Volumes increased 35% YoY to 1.19mt, in line with our estimates. Sagar has reiterated its volume growth guidance of 40% to 5mt for FY23. It expects flat volumes from existing markets and growth from new capacities. Cement realization increased 5-6% YoY and QoQ to Rs4,702 per ton. Prices were flat across key markets in Jul’22, except for Odisha where the prices dropped by Rs10/bag from Jun-exit prices.

 

EBITDA declines 43% YoY but flat QoQ at Rs610mn

and EBITDA/ton fell 58% YoY/5% QoQ to Rs514 - both broadly in line with our estimates. On full capacity, fuel inventory has been secured for 2 months for coal and 45 days for petcoke. Sagar is aiming for a 6-month inventory as coal/petcoke prices stabilize.
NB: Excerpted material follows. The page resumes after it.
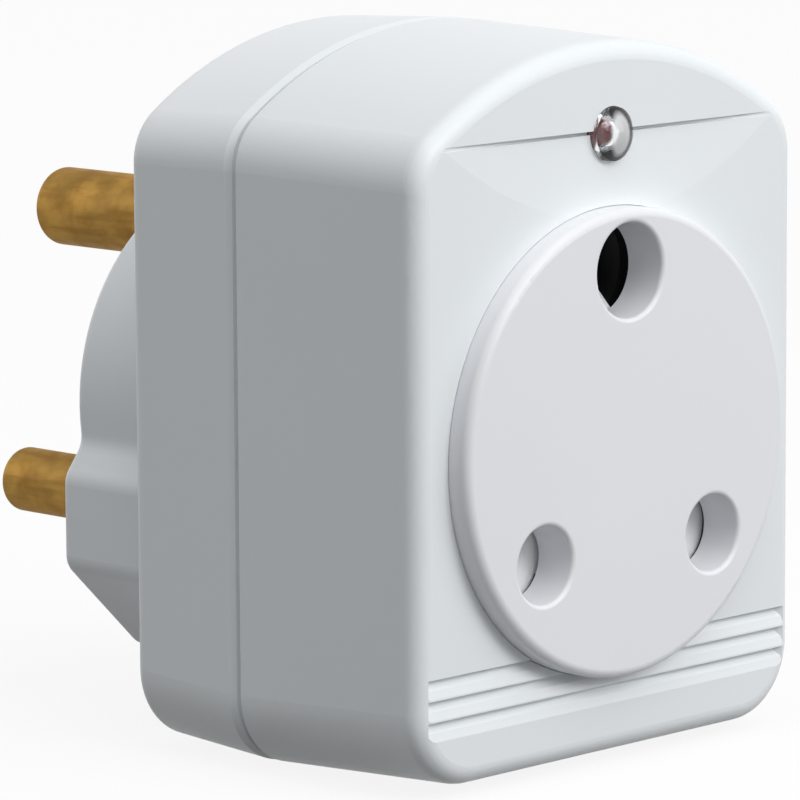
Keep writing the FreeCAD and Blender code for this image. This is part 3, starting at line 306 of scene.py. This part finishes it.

The current fuel mix is 70% domestic coal and 30% petcoke. Sagar registered a net loss of Rs72mn as the commissioning of capacities led to higher depreciation and interest costs. It has guided for flat power and fuel cost/ton QoQ in Q2, and benefits of the recent correction in coal/petcoke prices should be witnessed from mid-Q3FY23.

 

Project updates:

FY23 capex guidance of Rs300mn remains unchanged. Capacity utilization at Jeerabad/Jajpur plants stood at 46%/sub-10% in Q1. Management mentioned that Jeerabad/Jajpur plants are expected to generate positive EBITDA at a capacity utilization of 50%/40%. The Jajpur plant is expected to reach 35-40% capacity utilization after the monsoon.

 

Gross debt flat QoQ at Rs14.9bn

of which Rs5bn is for acquisition. The board has approved a proposal to submit a resolution plan in connection with the corporate insolvency resolution process on an application filed in respect of Andhra Cements. The resolution plan will be submitted before August 18, 2022. Sagar expects clearance by the end of Sep’22 or earlyOct’22, post which it will likely take three months for maintenance.